Design

This prototype follows the overall structure proposed in Wortmann, (2017). We only consider the predict and not the backwards step – meaning that we go from a sky image to visibilities, but not the other way around. This means that we end up with two stages as shown below.

Schematic of Prototype Design

The idea is that we split the program into distributed processes, with both “producer” and “streamer” processes present and active on all participating throughout the run. This means that there is a continuous data re-distribution between the two steps, where we re-shuffle all relevant image data to get into the grid domain.

The way this works, producer processes hold some portion of the image data (facets). Collectively this represents a lot of data, up to a few terabytes for SKA-sized imaging cases. Instead of attempting to do a full Fourier Transform of this data to obtain the uv-grid, we instead re-construct sub-grid cut-outs sequentially until we have covered all relevant regions of the grid. This means that image data stays in place, and all producer processes walk through the grid in the same pre-determined fashion, streaming out sub-grid contributions to streamer processes.

Streamer processes collect these contributions from producer processes and assemble complete sub-grids (cut-outs of the entire grid). Each such sub-grid can then be used for de-gridding visibilities. The amount of visibility data that can be extracted from a given subgrid varies dramatically depending on the sub-grid position: A sub-grid near the centre of the grid will both overlap more baselines, and tend to cover bigger windows in time and frequency.

Work Balance

Facet and subgrid work is assigned to producer and streamer processes at the start of the run. Facets are large memory objects, and the same amount of work needs to be done on each of them, therefore the number of nodes should be chosen so we can distribute them evenly - ideally the number of nodes should be the same as the number of facets.

On the other hand, each subgrid will be used to de-grid a different number of baselines and therefore visibilities depending on the grid area covered. This has to be balanced, keeping in mind that we want a healthy mix of subgrids to visibility chunks so the streamer doesn’t run into a bottleneck on the network side of things. Right now we use a simple round-robin scheduling, splitting the work in central subgrids among nodes past a certain threshold. Parallelism

Both producer and streamer scale to many cores. The facet side of recombination / phase rotation is essentially a distributed FFT that we do separately on two axes, which leads to ample parallelism opportunities. However in order to keep memory residency manageable it is best to work on subgrid columns sequentially. Subgrid work is scheduled in rough column order to accomodate this.

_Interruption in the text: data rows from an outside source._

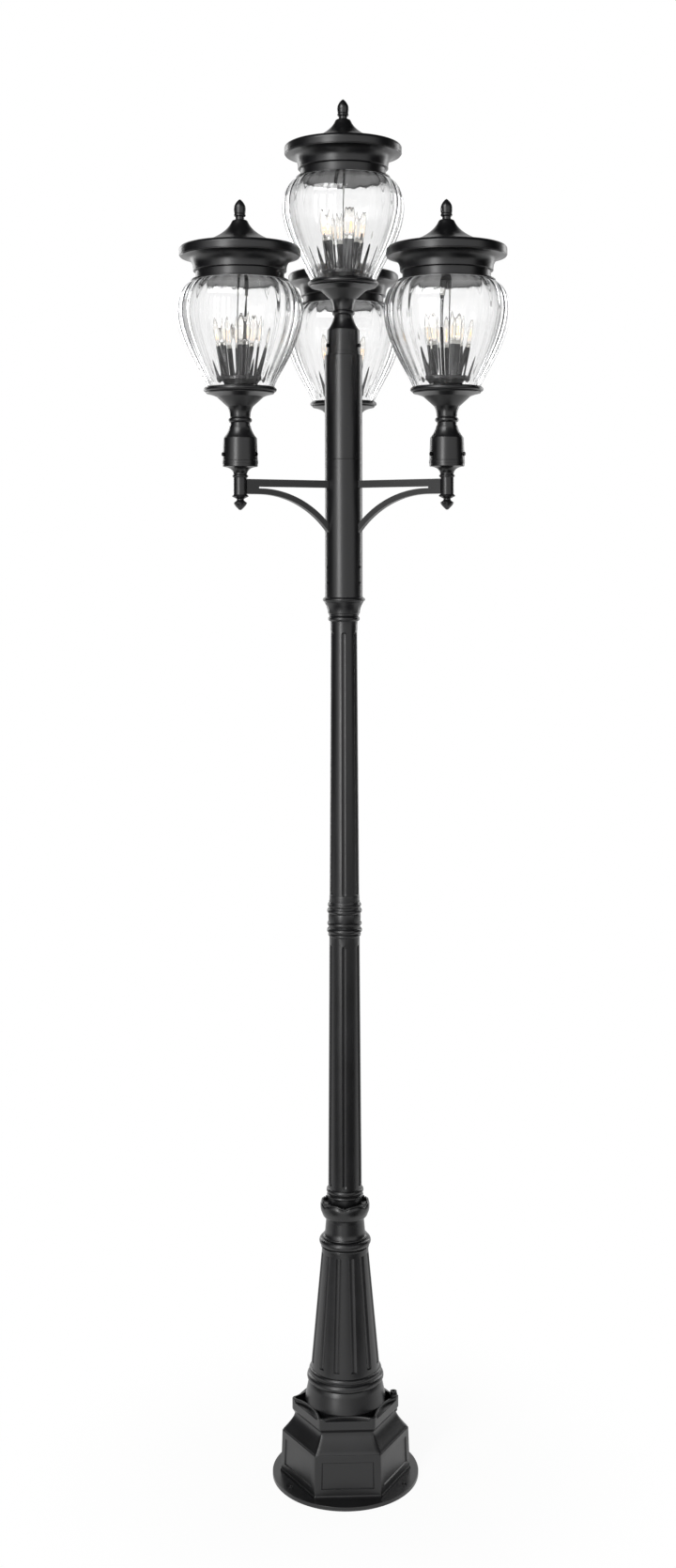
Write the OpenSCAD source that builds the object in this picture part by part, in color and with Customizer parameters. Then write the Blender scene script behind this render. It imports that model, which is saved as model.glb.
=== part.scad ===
// Outdoor post light: a cast post in sections on a six-sided base, with one
// glass lantern on the post head and three more on bracket arms around it.
// Millimetres, +Z up. The origin lies on the post's axis, at the underside of the base plate.

/* [Base plate] */
// Diameter of the round steel base plate
plate_d = 360; // [352:1:400]
// Thickness of the base plate
plate_t = 10; // [6:1:16]
// Diameter of the circle that the anchor holes lie on
anchor_circle_d = 320; // [306:1:336]
// Diameter of one anchor hole
anchor_hole_d = 11; // [8:0.5:13]
// Number of anchor holes
anchor_count = 3; // [3:1:6]
// How far the base plate and its cover are turned against the arms
base_turn = 2.3; // [-10:0.1:10]
// Diameter of the cable hole in the middle
cable_hole_d = 60; // [40:1:90]

/* [Six-sided base cover] */
// Width across the flats at the foot
hex_foot_w = 281; // [274:1:290]
// Width across the flats at the shoulder above the panels
hex_shoulder_w = 272; // [262:1:273]
// Width across the flats of the rim
hex_rim_w = 229; // [226:0.5:238]
// How far the groove under the rim is cut in
rim_groove = 5.5; // [3:0.5:7]
// Height of the panelled part
hex_panel_h = 100; // [80:1:130]
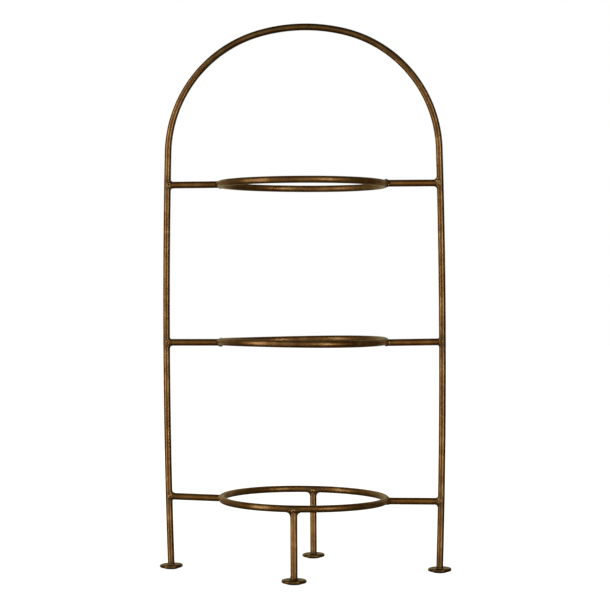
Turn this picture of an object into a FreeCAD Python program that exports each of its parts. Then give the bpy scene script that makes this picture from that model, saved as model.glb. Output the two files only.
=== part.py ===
"""Tiered cake stand: a welded round-rod frame that carries three plates, one above the other.

Frame of the model: millimetres, +Z up, origin on the floor at the middle of the stand.
The arch stands in the XZ plane, and -Y is the front.
"""
import FreeCAD, Part
import math
import os

import Sketcher

# Driving dimensions, in millimetres and degrees.
SIZES = {
    "rod_dia": 6.35,           # every rod is quarter-inch stock
    "belly_half_width": 127.0,  # arch centreline at its widest, from the middle plane
    "belly_height": 211.5,     # height where the uprights stand furthest apart
    "side_radius": 6650.0,     # the uprights bow outwards very slightly
    "spring_height": 384.0,    # where the uprights turn into the shoulders
    "shoulder_radius": 114.5,
    "crown_radius": 155.0,
    "ring_radius": 75.3,       # hoop centreline
    "top_tier": 353.3,         # heights of the hoop centrelines
    "middle_tier": 209.7,
    "bottom_tier": 65.85,
    "top_lean": 0.25,          # hand-welded hoops sit a little lower on the right
    "middle_lean": 0.0,
    "bottom_lean": 0.7,
    "top_bar_step": 0.3,       # how far each tier's crossbars sit above the hoop's own line
    "middle_bar_step": -0.75,
    "bottom_bar_step": -0.55,
    "foot_dia": 21.6,
    "foot_height": 3.7,
    "foot_base_dia": 12.4,
    "foot_base_height": 0.9,
    "foot_rim": 1.8,           # thickness of the rounded rim
    "cope_depth": 0.6,         # how far a bar's end is notched over its neighbour
    "weld_reach": 3.3,         # how far a bead runs along the bar
    "weld_spread": 5.2,        # half the bead's length along the rod it sits on
    "weld_side": 3.6,          # half the bead's width across that rod
    "foot_weld_leg": 1.5,
}

TIERS = ("top", "middle", "bottom")
SIDES = {"left": -1, "right": 1}
ENDS = {"front": -1, "rear": 1}

doc = FreeCAD.newDocument("tiered_cake_stand")
nodes = []


def make_sheet():
    sheet = doc.addObject("Spreadsheet::Sheet", "Sizes")
    for row, (alias, value) in enumerate(SIZES.items(), 1):
        sheet.set(f"A{row}", alias)
        sheet.set(f"B{row}", str(value))
        sheet.setAlias(f"B{row}", alias)
    doc.recompute()


def bind(obj, **expressions):
    """Bind properties of obj to the sheet; a double underscore stands for a dot."""
    for path, expression in expressions.items():
        obj.setExpression(path.replace("__", "."), expression)


def node(obj, label):
    obj.Label = label
    nodes.append(obj)
    return obj


def upright_x(height):
    """Expression for the arch centreline's distance from the middle plane at a height."""
    return (f"Sizes.belly_half_width - Sizes.side_radius + "
            f"sqrt(Sizes.side_radius ^ 2 - (({height}) - Sizes.belly_height) ^ 2)")


def origin_plane(body, role):
    return next(f for f in body.Origin.OriginFeatures if f.Role == role)


def sketch_on(body, role, name):
    sketch = body.newObject("Sketcher::SketchObject", name)
    sketch.AttachmentSupport = (origin_plane(body, role), [""])
    sketch.MapMode = "FlatFace"
    return sketch


def drive(sketch, name, expression, *constraint):
    """Add a dimension with its starting value as the last argument and bind it."""
    index = sketch.addConstraint(Sketcher.Constraint(*constraint))
    sketch.renameConstraint(index, name)
    sketch.setExpression(f"Constraints.{name}", expression)


def arc(sketch, x, y, radius, start, end):
    circle = Part.Circle(FreeCAD.Vector(x, y, 0), FreeCAD.Vector(0, 0, 1), radius)
    return sketch.addGeometry(Part.ArcOfCircle(circle, start, end))


def make_arch_frame():
    """One rod swept along two bowed uprights, two shoulders and a crown, all tangent arcs."""
    half, belly = SIZES["belly_half_width"], SIZES["belly_height"]
    side_r, shoulder_r, crown_r = (SIZES[k] for k in ("side_radius", "shoulder_radius", "crown_radius"))
    foot_turn = math.asin((belly - SIZES["foot_height"]) / side_r)
    spring_turn = math.asin((SIZES["spring_height"] - belly) / side_r)
    side_x = half - side_r
    # A shoulder's centre lies on the side arc's radius through the spring point.
    shoulder_x = side_x + (side_r - shoulder_r) * math.cos(spring_turn)
    shoulder_z = belly + (side_r - shoulder_r) * math.sin(spring_turn)
    # The crown's centre lies on the middle plane, crown_r - shoulder_r from the shoulder's centre.
    crown_turn = math.acos(shoulder_x / (crown_r - shoulder_r))
    crown_z = shoulder_z - (crown_r - shoulder_r) * math.sin(crown_turn)

    body = doc.addObject("PartDesign::Body", "ArchFrame")
    path = sketch_on(body, "XZ_Plane", "ArchPath")
    right = arc(path, side_x, belly, side_r, -foot_turn, spring_turn)
    right_shoulder = arc(path, shoulder_x, shoulder_z, shoulder_r, spring_turn, crown_turn)
    crown = arc(path, 0, crown_z, crown_r, crown_turn, math.pi - crown_turn)
    left_shoulder = arc(path, -shoulder_x, shoulder_z, shoulder_r,
                        math.pi - crown_turn, math.pi - spring_turn)
    left = arc(path, -side_x, belly, side_r, math.pi - spring_turn, math.pi + foot_turn)

    start, end, centre, y_axis = 1, 2, 3, -2
    chain = (right, right_shoulder, crown, left_shoulder, left)
    for first, second in zip(chain, chain[1:]):
        path.addConstraint(Sketcher.Constraint("Tangent", first, end, second, start))
    path.addConstraint(Sketcher.Constraint("Symmetric", right, start, left, end, y_axis))
    path.addConstraint(Sketcher.Constraint("Symmetric", right, end, left, start, y_axis))
    path.addConstraint(Sketcher.Constraint("Equal", right, left))
    path.addConstraint(Sketcher.Constraint("Equal", right_shoulder, left_shoulder))
    drive(path, "side_radius", "Sizes.side_radius", "Radius", right, side_r)
    drive(path, "shoulder_radius", "Sizes.shoulder_radius", "Radius", right_shoulder, shoulder_r)
    drive(path, "crown_radius", "Sizes.crown_radius", "Radius", crown, crown_r)
    drive(path, "side_offset", "Sizes.side_radius - Sizes.belly_half_width",
          "DistanceX", right, centre, -1, 1, -side_x)
    drive(path, "belly_height", "Sizes.belly_height", "DistanceY", -1, 1, right, centre, belly)
    drive(path, "foot_height", "Sizes.foot_height", "DistanceY", -1, 1, right, start, SIZES["foot_height"])
    drive(path, "spring_height", "Sizes.spring_height",
          "DistanceY", -1, 1, right, end, SIZES["spring_height"])

    section = sketch_on(body, "XY_Plane", "ArchSection")
    bind(section, AttachmentOffset__Base__z="Sizes.foot_height")
    foot_x = side_x + side_r * math.cos(foot_turn)
    rod_r = SIZES["rod_dia"] / 2
    circle = Part.Circle(FreeCAD.Vector(foot_x, 0, 0), FreeCAD.Vector(0, 0, 1), rod_r)
    rod = section.addGeometry(circle)
    section.addConstraint(Sketcher.Constraint("PointOnObject", rod, centre, -1))
    drive(section, "rod_radius", "Sizes.rod_dia / 2", "Radius", rod, rod_r)
    drive(section, "foot_x", upright_x("Sizes.foot_height"), "DistanceX", -1, 1, rod, centre, foot_x)

    pipe = body.newObject("PartDesign::AdditivePipe", "ArchPipe")
    pipe.Profile = section
    pipe.Spine = (path, [f"Edge{i + 1}" for i in range(len(chain))])
    return node(body, "arch_frame")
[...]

The streamer employs three types of threads: One to receive data from the network and sum up subgrids, one to write visibilities as HDF5 (we serialise this for simplicity), and the rest to degrid baseline visibilities from subgrids. The network thread generally has very little work and will spawn a lot of tasks very quickly, which means that OpenMP will often have it yield to worker threads, effectively making it a worker thread.

Queues

In order to get good throughput every stage has input and output queues. We employ slightly different mechanisms depending on stage:

  • The producer has only limited MPI slots per thread to send out subgrid contributions (current default: 8 subgrids worth)

  • On the other end, the streamer has a limited number of MPI slots to receive facet contributions (current default: 32 subgrids worth)

  • The network thread will assemble sub-grids once all contributions have been received, and create OpenMP tasks for degridding. The subgrids in question will be locked until all de-grid tasks have been finished, the queue is limited to the same number of entries as the incoming facet contribution queue (so 32 entries).

  • OpenMP limits the number of degrid tasks that can be spawned, which means that we additionally have a degrid task queue with limited capacity (Seems to be around 128 for gcc). Note that a task can cover many baselines (current default is up to 256 - so roughly 32768 baselines maximum).

  • Finally, once visibilities have been generated, those will have to be written out. This is done in terms of visibility chunks (size configurable, the - low - default is currently 32x32). The queue has a length of 32768 entries (roughly half a GB worth of data with default parameters).